Important Note: It's possible that the morning or evening edition is the only one for a given day. From what I've seen, "Ausgabe" typically indicates the only edition of the day, but this might not hold true for all the data.

This structure makes it easy to create Impresso IDs for each issue and page:

[media-alias]-[YYYY]-[MM]-[DD]-[edition letter(s)] (for issues)

[media-alias]-[YYYY]-[MM]-[DD]-[edition letter(s)]-p[page number filled to 4 digits] (for pages).

The editions are simply assigned a letter, starting with 'a' for the first, 'b' for the second, and so on.

We'll use the alias "hamb_echo" for the Hamburger Echo. We can decide on aliases for other titles later.

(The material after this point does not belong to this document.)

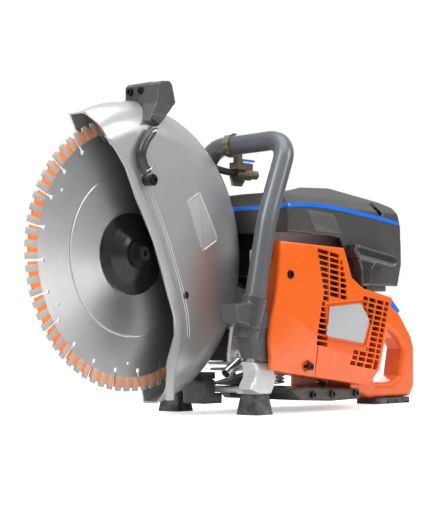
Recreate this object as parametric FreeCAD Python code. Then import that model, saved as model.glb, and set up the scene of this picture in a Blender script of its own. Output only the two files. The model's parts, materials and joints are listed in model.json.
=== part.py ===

Specific Tasks and Open Questions

I've already set up some basic structures in the feature/sub-importer branch for you to build upon:

[ ] Define the SubNewspaperIssue object. What attributes should it have? How will it represent the key information about each newspaper issue, such as date, edition, and unique identifiers? Consider how this object will interact with other parts of the importer.
[ ] Define the SubNewspaperPage object. Similar to the issue object, what attributes are essential for representing a newspaper page? This might include page number, image location, OCR data, and any metadata associated with the page. Think about how this object will be used during the import process, especially when extracting and processing the text content.
[ ] Define the functions in the detect.py script. How will these functions traverse the file system, identify relevant files (METS, ALTO, images), and create IssueDir objects? Consider the different possible file structures and naming conventions you might encounter.
[ ] Modularize any helper functions in a helpers.py script. As you develop the importer, you'll likely find yourself writing reusable code snippets. Create a helpers.py file to house these functions, promoting code organization and maintainability. What kinds of helper functions might be useful? Examples could include functions for parsing dates, extracting information from file names, or handling errors.

Let me know if you have any questions. Good luck!